* _GIVEN TASK_
Search the listing below for the string "scene" and copy every line where it occurs.

* Start DATASET EXTRACT *

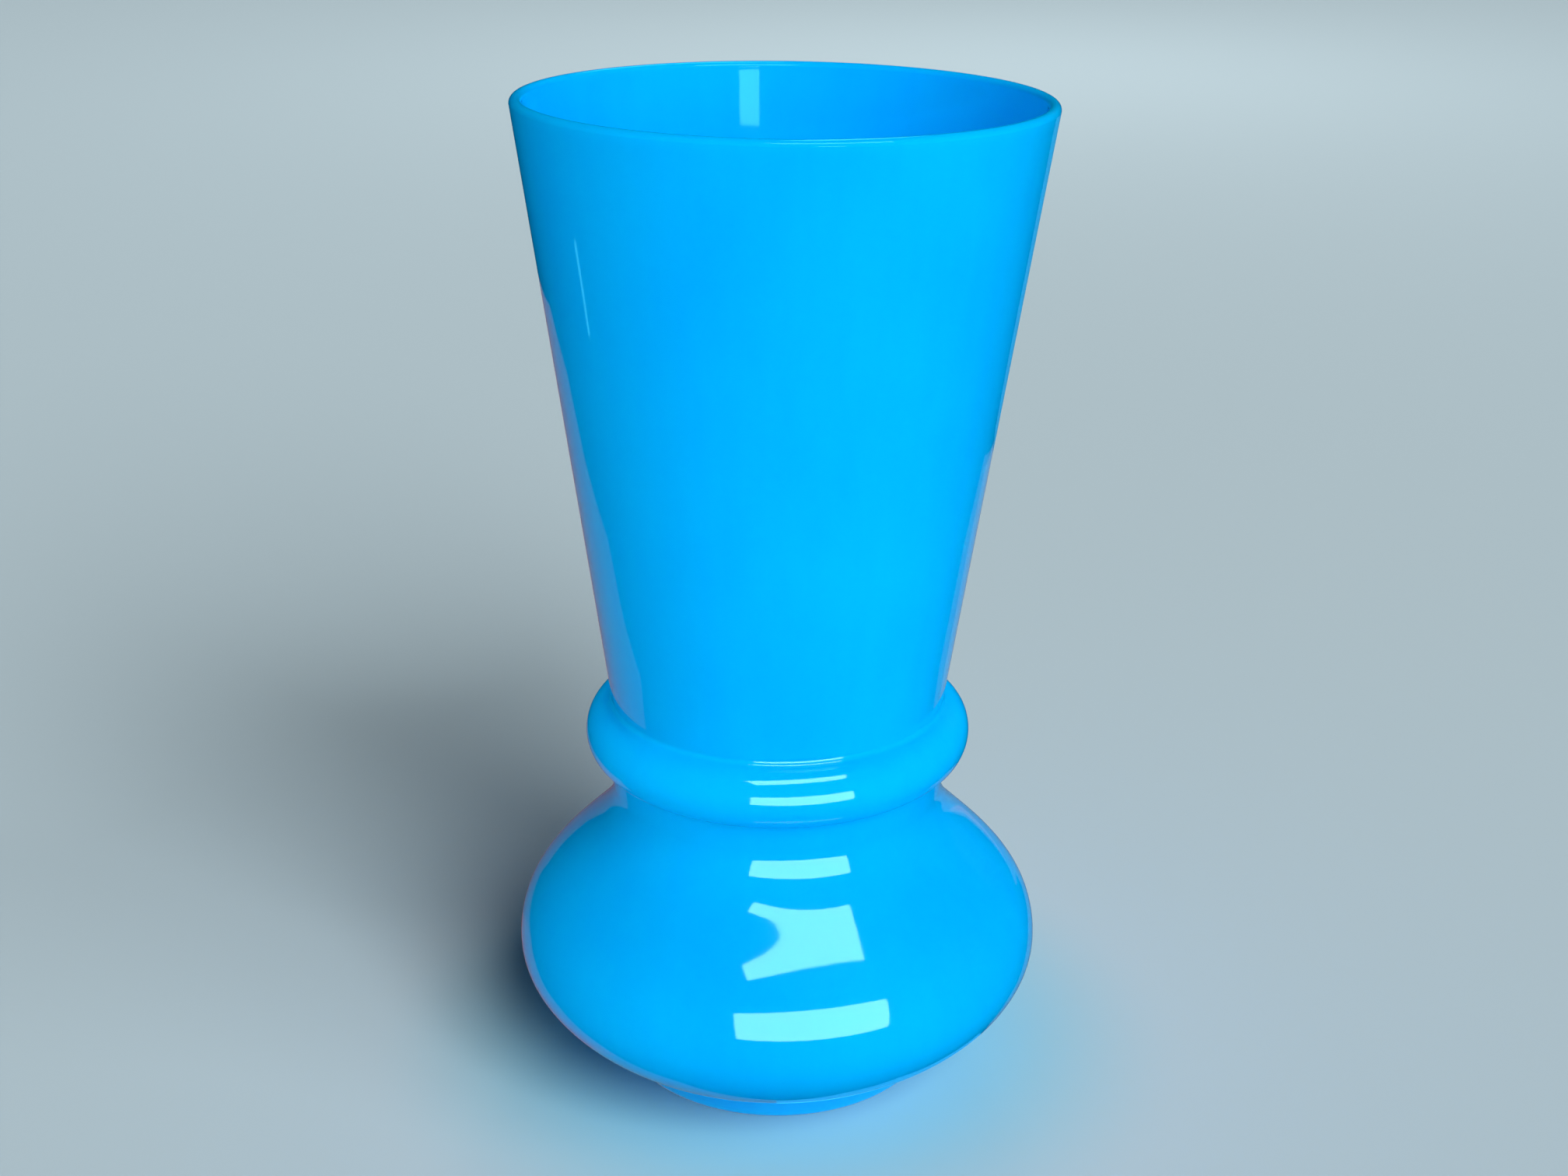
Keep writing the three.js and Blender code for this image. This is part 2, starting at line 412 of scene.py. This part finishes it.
def opaline_glass():
    """Opal glass, blown and fire-polished: a dense milky blue body under a wet, glassy gloss."""
    material = blank("opaline_glass")
    place = add(material, "ShaderNodeTexCoord").outputs["Object"]

    # Slow clouds in the milk of the body, a few centimetres across
    clouds = add(
        material, "ShaderNodeTexNoise", {"Vector": place},
        Scale=1 / CLOUD_SIZE, Detail=2.0, Roughness=0.4,
    )
    # Draw lines, long and faint, that blowing leaves up the wall
    upright = add(material, "ShaderNodeMapping", {"Vector": place}, Scale=(1, 1, DRAW_SHORTEN))
    lines = add(
        material, "ShaderNodeTexNoise", {"Vector": upright.outputs["Vector"]},
        Scale=1 / DRAW_WIDTH, Detail=3.0, Roughness=0.5,
    )
    blend = add(
        material, "ShaderNodeMath",
        {0: lines.outputs["Fac"], 2: clouds.outputs["Fac"]}, operation="MULTIPLY_ADD",
    )
    blend.inputs[1].default_value = DRAW_SHARE
    milk = add(material, "ShaderNodeValToRGB", {"Fac": blend.outputs["Value"]})
    milk.color_ramp.elements[0].position = 0.45
    milk.color_ramp.elements[0].color = linear("#00ACFD")
    milk.color_ramp.elements[1].position = 1.0
    milk.color_ramp.elements[1].color = linear("#02B6FF")

    # Seeds, the few dark specks under a millimetre across that are caught in the glass
    grains = add(
        material, "ShaderNodeTexVoronoi", {"Vector": place}, Scale=1 / SEED_SPACING,
    )
    near = add(material, "ShaderNodeMath", {0: grains.outputs["Distance"]}, operation="LESS_THAN")
    near.inputs[1].default_value = SEED_RADIUS / SEED_SPACING
    colour = add(
        material, "ShaderNodeMix", {"Factor": near.outputs["Value"], 6: milk.outputs["Color"]},
        data_type="RGBA",
    )
    colour.inputs[7].default_value = linear("#0088CE")

    # The standing ring is ground flat, so it is rough and scuffed where the rest is polished
    height = add(material, "ShaderNodeSeparateXYZ", {"Vector": place})
    ground = add(material, "ShaderNodeMath", {0: height.outputs["Z"]}, operation="LESS_THAN")
    ground.inputs[1].default_value = GROUND_DEPTH
    scuffs = add(
        material, "ShaderNodeTexNoise", {"Vector": place}, Scale=1 / SCUFF_SIZE, Detail=4.0,
    )
    rough = add(
        material, "ShaderNodeMath", {0: ground.outputs["Value"], 1: scuffs.outputs["Fac"]},
        operation="MULTIPLY_ADD",
    )
    rough.inputs[2].default_value = 0.05

    # The wall's slow waviness and the draw lines, felt only in how reflections run
    waves = add(
        material, "ShaderNodeTexNoise", {"Vector": place}, Scale=1 / WAVE_SIZE, Detail=1.0,
    )
    wavy = add(
        material, "ShaderNodeBump", {"Height": waves.outputs["Fac"]}, Distance=WAVE_DEPTH,
    )
    drawn = add(
        material, "ShaderNodeBump",
        {"Height": lines.outputs["Fac"], "Normal": wavy.outputs["Normal"]}, Distance=DRAW_DEPTH,
    )
    shader = add(
        material, "ShaderNodeBsdfPrincipled",
        {"Base Color": colour.outputs["Result"], "Roughness": rough.outputs["Value"],
         "Normal": drawn.outputs["Normal"]},
        IOR=1.5, Specular_Tint=linear("#88F8FF"), Subsurface_Weight=0.3,
        Subsurface_Radius=(0.35, 0.8, 1.0), Subsurface_Scale=2.5 * MM,
    )
    add(material, "ShaderNodeOutputMaterial", {"Surface": shader.outputs["BSDF"]})
    return material


def paper():
    """Seamless background paper: dead flat and even, but for a painted blue glow close to the
    glass that stands in for light bounced off it.
    """
    material = blank("background_paper")
    place = add(material, "ShaderNodeTexCoord").outputs["Object"]
    reach = add(material, "ShaderNodeVectorMath", {0: place}, operation="LENGTH")
    share = add(material, "ShaderNodeMapRange", {"Value": reach.outputs["Value"]})
    share.inputs["From Min"].default_value = PAINTED_GLOW_START
    share.inputs["From Max"].default_value = PAINTED_GLOW_END
    # Painted blue glow: the paper is bluer close to the glass, standing in for the blue light
    # that the glass bounces onto it
    painted_glow = add(material, "ShaderNodeValToRGB", {"Fac": share.outputs["Result"]})
    painted_glow.color_ramp.interpolation = "EASE"
    painted_glow.color_ramp.elements[0].color = linear("#7FBAC8")
    painted_glow.color_ramp.elements[1].color = linear("#AFC1C8")
    shader = add(
        material, "ShaderNodeBsdfPrincipled", {"Base Color": painted_glow.outputs["Color"]},
        Roughness=0.9, IOR=1.4,
    )
    shader.inputs["Specular IOR Level"].default_value = 0.1
    add(material, "ShaderNodeOutputMaterial", {"Surface": shader.outputs["BSDF"]})
    return material


def stage_piece(name, shape, material):
    """A piece of the stage, from a finished bmesh."""
    mesh = bpy.data.meshes.new(name)
    shape.to_mesh(mesh)
    shape.free()
    mesh.materials.append(material)
    piece = bpy.data.objects.new(name, mesh)
    bpy.context.scene.collection.objects.link(piece)
    return piece


def floor():
    """A plain level floor."""
    shape = bmesh.new()
    bmesh.ops.create_grid(shape, x_segments=1, y_segments=1, size=FLOOR_REACH)
    piece = stage_piece("floor", shape, paper())
    piece.visible_glossy = False
    return piece


def card_light(name, colour, strength):
    """What the glass mirrors in a card: its back shines, and it hides nothing."""
    material = blank(name)
    side = add(material, "ShaderNodeNewGeometry")
    shine = add(material, "ShaderNodeMath", {0: side.outputs["Backfacing"]}, operation="MULTIPLY")
    shine.inputs[1].default_value = strength
    glow = add(
        material, "ShaderNodeEmission", {"Strength": shine.outputs["Value"]},
        Color=linear(colour),
    )
    clear = add(material, "ShaderNodeBsdfTransparent")
    both = add(material, "ShaderNodeAddShader", {0: glow.outputs[0], 1: clear.outputs[0]})
    add(material, "ShaderNodeOutputMaterial", {"Surface": both.outputs[0]})
    return material


def lit_alone(light, name, pieces):
    """Keeps a light to some pieces."""
    lit = bpy.data.collections.new(name)
    for piece in pieces:
        lit.objects.link(piece)
    light.light_linking.receiver_collection = lit


def card(name, shape, towards, material, pieces):
    """A shining card that shows only where some pieces mirror it, with its back to them."""
    shape.normal_update()
    if sum((face.normal for face in shape.faces), Vector()).dot(towards) > 0:
        bmesh.ops.reverse_faces(shape, faces=shape.faces[:])
    piece = stage_piece(name, shape, material)
    piece.visible_camera = False
    piece.visible_diffuse = False
    piece.visible_transmission = False
    piece.visible_volume_scatter = False
    piece.visible_shadow = False
    lit_alone(piece, name + "_mirror", pieces)


def painted_floor_reflection(name, height, strength, colour, piece, outline):
    """A glowing card just over the floor, which paints a part of the floor into one piece's
    reflection.
    """
    shape = bmesh.new()
    shape.faces.new([shape.verts.new((x * MM, y * MM, height)) for x, y in outline])
    card(name, shape, Vector((0, 0, 1)), card_light(name, colour, strength), [piece])


def surround(name, material, piece):
    """A glowing sphere all round, which paints a sheen into one piece alone as its reflection of
    the lit room.
    """
    shape = bmesh.new()
    bmesh.ops.create_uvsphere(
        shape, u_segments=SURROUND_STEPS, v_segments=SURROUND_STEPS // 2, radius=SURROUND_RADIUS
    )
    card(name, shape, Vector(), material, [piece])


def compass(turn, rise):
    """The direction at a compass turn from the camera's side, to the right, and a rise."""
    turn, rise = math.radians(turn), math.radians(rise)
    return Vector((
        math.sin(turn) * math.cos(rise), -math.cos(turn) * math.cos(rise), math.sin(rise),
    ))


def sun(name, turn, rise, strength, pieces):
    """A broad soft light on some pieces, from a compass turn and a rise, never mirrored."""
    data = bpy.data.lights.new(name, "SUN")
    data.angle = math.radians(LIGHT_WIDTH)
    data.energy = math.pi * strength
    light = bpy.data.objects.new(name, data)
    light.rotation_euler = compass(turn, rise).to_track_quat("Z", "Y").to_euler()
    light.visible_glossy = False
    bpy.context.scene.collection.objects.link(light)
    lit_alone(light, name + "_lit", pieces)


def window(name, piece, target, distance, turn, rise, wide, high, strength, colour):
    """A window light that shows only where one piece mirrors it."""
    data = bpy.data.lights.new(name, "AREA")
    data.shape = "RECTANGLE"
    data.size = 2 * distance * MM * math.tan(math.radians(wide / 2))
    data.size_y = 2 * distance * MM * math.tan(math.radians(high / 2))
    data.color = linear(colour)[:3]
    data.energy = math.pi * data.size * data.size_y * strength
    light = bpy.data.objects.new(name, data)
    way = compass(turn, rise)
    light.location = (Vector(target) + distance * way) * MM
    light.rotation_euler = way.to_track_quat("Z", "Y").to_euler()
    light.visible_camera = False
    light.visible_diffuse = False
    bpy.context.scene.collection.objects.link(light)
    lit_alone(light, name + "_lit", [piece])


def far_lamp(place, radius, strength, pieces):
    """A lamp over the far end of the floor, as bright as a sun of its strength right below."""
    data = bpy.data.lights.new("far_lamp", "POINT")
    data.shadow_soft_size = radius
    data.energy = 4 * math.pi ** 2 * place.z ** 2 * strength
    light = bpy.data.objects.new("far_lamp", data)
    light.location = place
    light.visible_glossy = False
    bpy.context.scene.collection.objects.link(light)
    lit_alone(light, "far_lamp_lit", pieces)


def room():
    """An even, dim room behind a pale backdrop, which the glass mirrors as nearly dark but in a
    painted sky blue, brighter than the white it lights with.
    """
    world = bpy.data.worlds.new("room")
    bpy.context.scene.world = world
    world.use_nodes = True
    world.node_tree.nodes.clear()
    rays = add(world, "ShaderNodeLightPath")
    lit = add(world, "ShaderNodeBackground", Color=(1, 1, 1, 1), Strength=ROOM_STRENGTH)
    # Painted reflection: glossy rays see the room sky blue, not the white it lights with
    dark = add(
        world, "ShaderNodeBackground", Color=linear(ROOM_MIRRORED_TINT), Strength=ROOM_MIRRORED
    )
    pale = add(world, "ShaderNodeBackground", Color=linear(BACKDROP_COLOUR), Strength=1)
    unseen = add(
        world, "ShaderNodeMixShader",
        {0: rays.outputs["Is Glossy Ray"], 1: lit.outputs[0], 2: dark.outputs[0]},
    )
    both = add(
        world, "ShaderNodeMixShader",
        {0: rays.outputs["Is Camera Ray"], 1: unseen.outputs[0], 2: pale.outputs[0]},
    )
    add(world, "ShaderNodeOutputWorld", {"Surface": both.outputs[0]})


def camera():
    """The photograph's own view of the vase."""
    data = bpy.data.cameras.new("camera")
    data.sensor_width = SENSOR_WIDTH
    data.lens = FOCAL_PIXELS / IMAGE_WIDTH * SENSOR_WIDTH
    data.clip_start = CAMERA_NEAR
    view = bpy.data.objects.new("camera", data)
    view.location = CAMERA_PLACE
    view.rotation_euler = CAMERA_TURN.to_euler()
    bpy.context.scene.collection.objects.link(view)
    bpy.context.scene.camera = view


camera()
bpy.context.scene.view_settings.view_transform = "Standard"
glass = opaline_glass()
pieces = {}
for make, node in (
    (foot, "base_foot"), (belly, "round_belly"), (ring, "waist_collar"), (bowl, "flared_bowl"),
):
    piece = make()
    piece.data.materials.append(glass)
    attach(piece, "root")
    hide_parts(node)
    pieces[piece.name] = piece

ground = floor()
for name, (turn, rise, strengths) in GLASS_LIGHTS.items():
    for piece, strength in zip(pieces.values(), strengths):
        if strength:
            sun(f"{name}_on_{piece.name}", turn, rise, strength, [piece])
for name, light in FLOOR_LIGHTS.items():
    sun(name, pieces=[ground], **light)
far_lamp(pieces=[ground], **FAR_LAMP)
room()
for i, (name, (strength, colour, mirror, outline)) in enumerate(PAINTED_FLOOR_REFLECTIONS.items()):
    height = (i + 1) * MIRRORED_STEP
    painted_floor_reflection(name, height, strength, colour, pieces[mirror], outline)
# Painted sheen on the foot alone: a pale warm glowing sphere that only the foot mirrors
painted_foot_sheen = card_light("room_round_foot", FOOT_SHEEN_COLOUR, FOOT_SHEEN_STRENGTH)
surround("round_foot", painted_foot_sheen, pieces["foot_glass"])
for name, (mirror, *settings) in WINDOWS.items():
    window(name, pieces[mirror], *settings)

* End DATASET EXTRACT *

* _WORKED ANSWER_
Keep writing the three.js and Blender code for this image. This is part 2, starting at line 412 of scene.py. This part finishes it.
    bpy.context.scene.collection.objects.link(piece)
    bpy.context.scene.collection.objects.link(light)
    bpy.context.scene.collection.objects.link(light)
    bpy.context.scene.collection.objects.link(light)
    bpy.context.scene.world = world
    bpy.context.scene.collection.objects.link(view)
    bpy.context.scene.camera = view
bpy.context.scene.view_settings.view_transform = "Standard"